Agia Theodoti () is a settlement on the island Ios in the regional unit of Thira, in the region of South Aegean, according to the Kallikratis reform. Prior to the Kallikratis and the Kapodistrias reforms, it belonged to the province of Thira in the prefecture of Cyclades, in the geographical group of Aegean Islands.

General information 
Agia Theodoti is a seaside settlement NE. Ios, in the middle of the Gulf of Agia Theodoti, at an altitude of twenty meters. It is 10 km NE of the Town of Chora. It was named after the church of the same name in the location. In 1967 the settlement first acquired a telephone service. In the past years, the settlement was connected to the capital of the island through a path that the inhabitants traveled either on foot or using animals. The settlement was recognized in 1971 and added to the community of Ios. In 1978 a street-opening was created with private funding, while its asphalt was put in place in 1998. In the wider region, iron mines were in operation. Starting with the 1980s, Agia Theodoti experienced significant tourist development.

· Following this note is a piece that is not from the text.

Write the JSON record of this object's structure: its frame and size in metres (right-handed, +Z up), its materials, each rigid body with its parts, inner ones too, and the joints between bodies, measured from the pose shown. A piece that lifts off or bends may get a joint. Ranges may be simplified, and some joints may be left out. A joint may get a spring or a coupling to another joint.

The local homonymous church of the settlement is celebrated on 8 September.

Sights 
In Agia Theodoti there is the homonymous church, which was built about 500 years ago on the ruins of an ancient temple and was originally intended for the worship needs of the Roman Catholics of the island. This particular church is also known as Panagia to Genesio (Παναγιά το Γενέσιο). Another attraction is the remnants of an ancient aqueduct.